We observe that most of the models perform very well for classical and metal genre. This can be understood as those two genre easily stand out in a rythm, melody, and instrument point of view.
A traditional CNN model trained on our image dataset quickly overfit on the training database and never reaches a good accuracy on the validation database.
We don't have enough data to build a powerful CNN. One way of overcoming this flaw, is to do transfer learning with an existing model trained on ImageNet database. We thus use powerful filters learnt on the big ImageNet database. Then, we finetune the model with our own data.

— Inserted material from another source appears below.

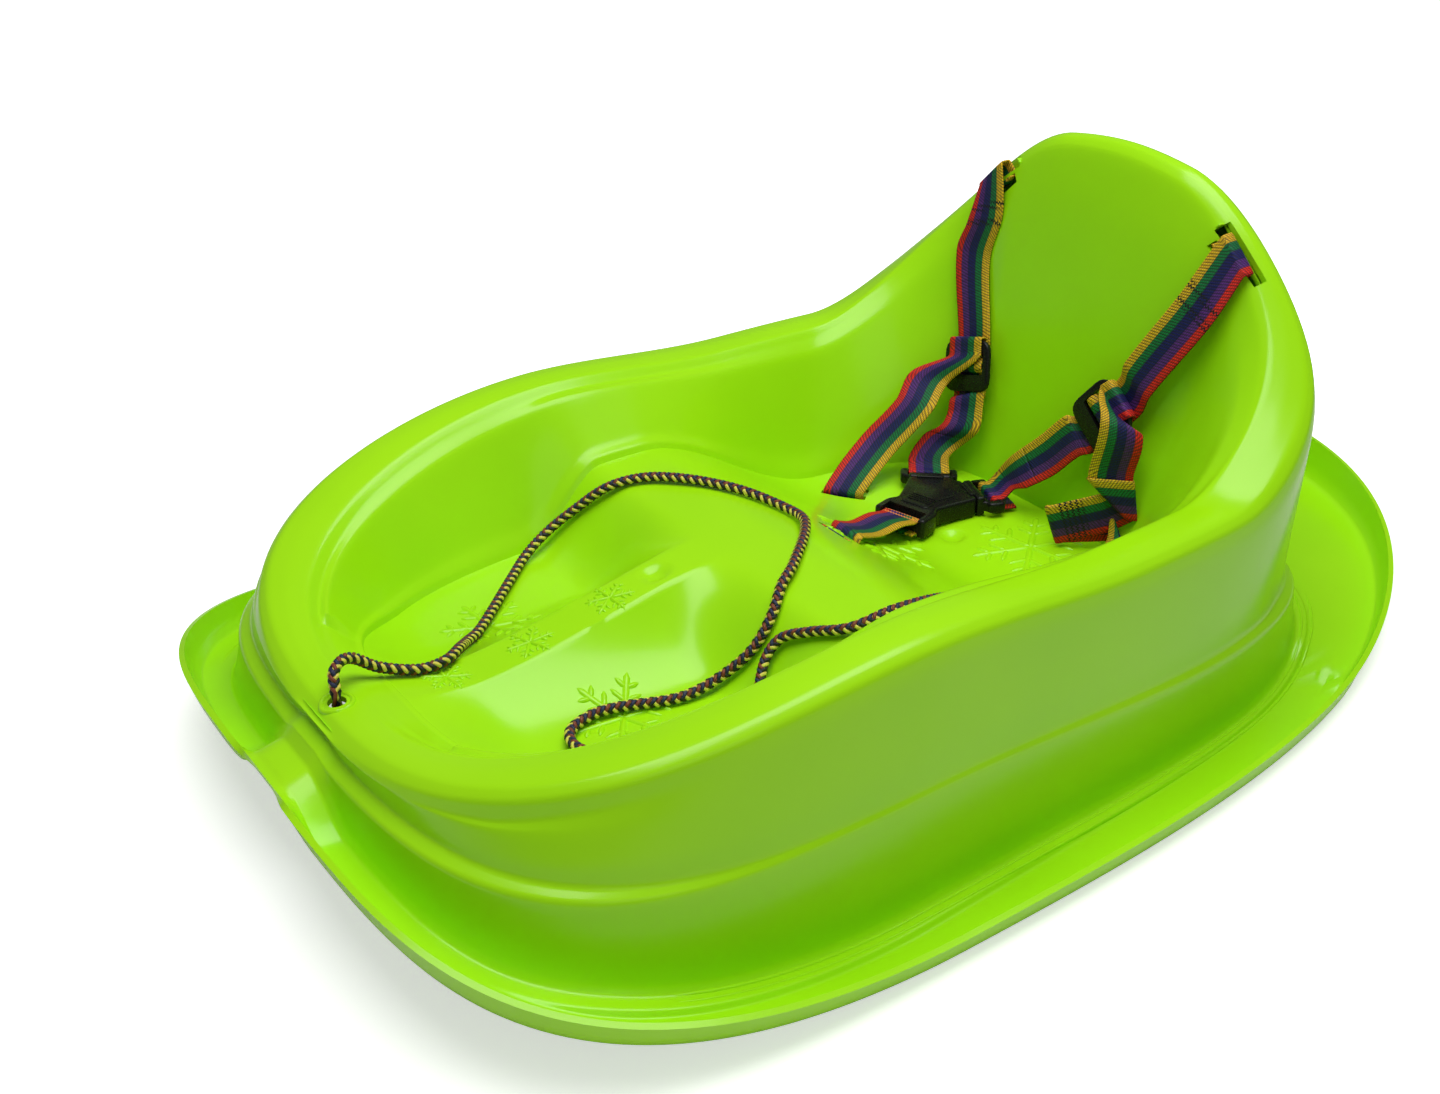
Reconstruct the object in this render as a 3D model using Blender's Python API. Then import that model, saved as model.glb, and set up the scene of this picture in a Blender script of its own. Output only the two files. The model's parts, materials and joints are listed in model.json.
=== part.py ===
"""Toddler sled: one moulded plastic shell, a three-point webbing harness with its buckle, and a tow rope.

Metres, +Z up. The bow points along -Y, the backrest stands at +Y, and the child's left side is +X.
The origin is on the ground, under the middle of the sled's box.
"""
import math

import bmesh
import bpy
from mathutils import Matrix, Vector

# Overall size of the moulded shell
SLED_LENGTH = 0.700
SLED_WIDTH = 0.462
BACKREST_HEIGHT = 0.268
SHEET = 0.003

# Heights of the rim round the tub
RIM_HEIGHT_BOW = 0.0915
RIM_HEIGHT_SIDE = 0.143
RIM_HEIGHT_HIP = 0.134

# Where along the sled, from 0 at the bow to 1 at the stern, heights change
BOW_RISE_END = (0.05, 0.5)
HIP_DIP = (0.5, 0.65)
ARCH_RISE = ((0.80, 0.73, 0.95), (0.20, 0.80, 1.0))
STERN_RISE = (0.75, 1)
UPSTAND_GROWTH = (0, 0.45)
LEDGE_FALL = (0.1, 0.4)
LEDGE_DROP = (0.5, 0.75)
STEP_START = (0.2, 0.3)
CHANNEL_START = (0.7, 0.8)

# Outer tray: lip, gutter and the step at the foot of the wall
LIP_HEIGHT = 0.017
LIP_RISE_BOW = 0.0505
LIP_RISE_STERN = 0.045
LIP_UPSTAND_BOW = 0.018
LIP_FLARE = 0.0035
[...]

Best accuracy is obtained with MLP model (0.79). We can see here that classifying music genre is not an easy task. With this GTZAN dataset, we definitely don't have enough datasets (100 songs per genre) to train a performant classifier.
Furthermore, it has been shown that the GTZAN dataset contains duplicates and mislabelling, that could lead to inflation of accuracy, or overfitting.
Having the same artist in the train and test DB could create a bias, even though it is two different songs.
[..]7.2% of the excerpts come from the same recording (including 5% duplicated exactly); 10.6% of the dataset is mislabeled
https://projet.liris.cnrs.fr/imagine/pub/proceedings/ACM-MULTIMEDIA-2012/mirum/p7.pdf
To improve the models, we need more data. Bigger databsae exist :
- MagnaTagTune (https://paperswithcode.com/dataset/magnatagatune)
- the Million Song Dataset